Here is a example of lists-
list1:[{"name":"name1","srno":"srno1"},{"name":"name2","srno":"srno2"}]
list2:[{"location":"location1","srno":"srno2"},{"location":"location2","srno":"srno1"}]
These two lists have a field in common that is 'srno' which is of type string.
I want to map lists on srno and merge these two lists such that record corresponding to 'srno:1' from list1 to 'srno:1' to list2.
So file list would be like this:
[{"name":"name1","srno":"srno1","location":"location2"},{"name":"name2","srno":"srno2","location":"location2"}]
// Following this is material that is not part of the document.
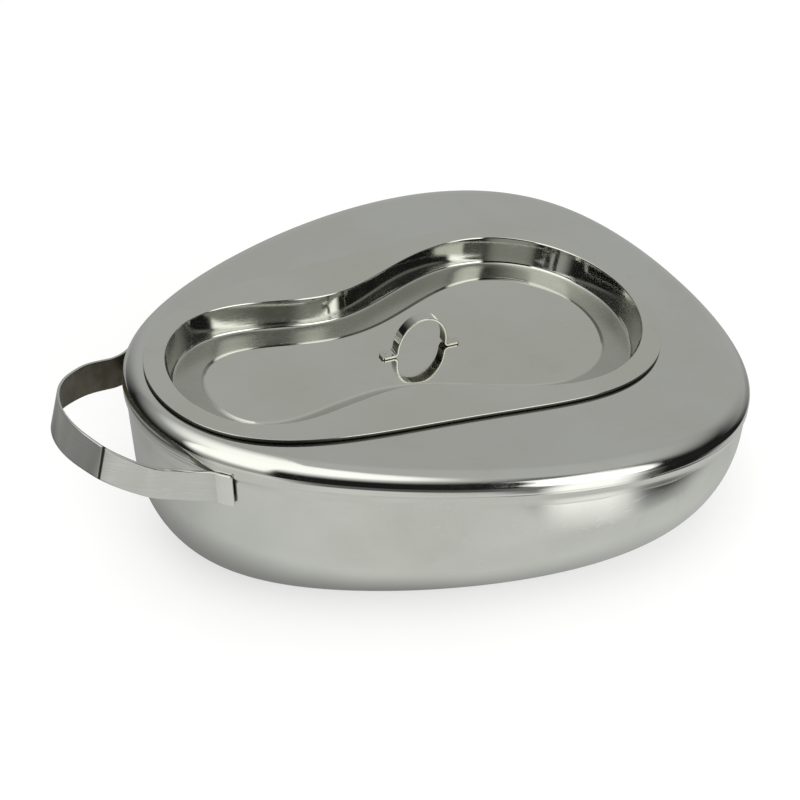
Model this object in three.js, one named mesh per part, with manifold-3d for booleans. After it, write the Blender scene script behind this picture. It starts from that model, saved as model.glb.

How do I sort and merge these two lists to form a single list using scala?
Edit:
There will be one to one correspondance i.e. srno1 will be present exactly once in both the lists
Assuming you are converting your json to case classes, you can use for comprehension to do this.
case class NameSrno(name: String, srno: String)
case class SrnoLoc(srno: String, location: String)
case class All(name: String, srno: String, location: String)
def merge(nsl: List[NameSrno], sll: List[SrnoLoc]): List[All] = {
for {
ns <- nsl
sl <- sll
if (ns.srno == sl.srno)
} yield All(ns.name, ns.srno, sl.location)
}
Usage:
val nsl = List(NameSrno("item1", "1"), NameSrno("item2", "2"))
val sll = List(SrnoLoc("1", "London"), SrnoLoc("2", "Tokyo"))
merge(nsl, sll)
//> res0: List[test.SeqOps.All] = List(All(item1,1,London), All(item2,2,Tokyo))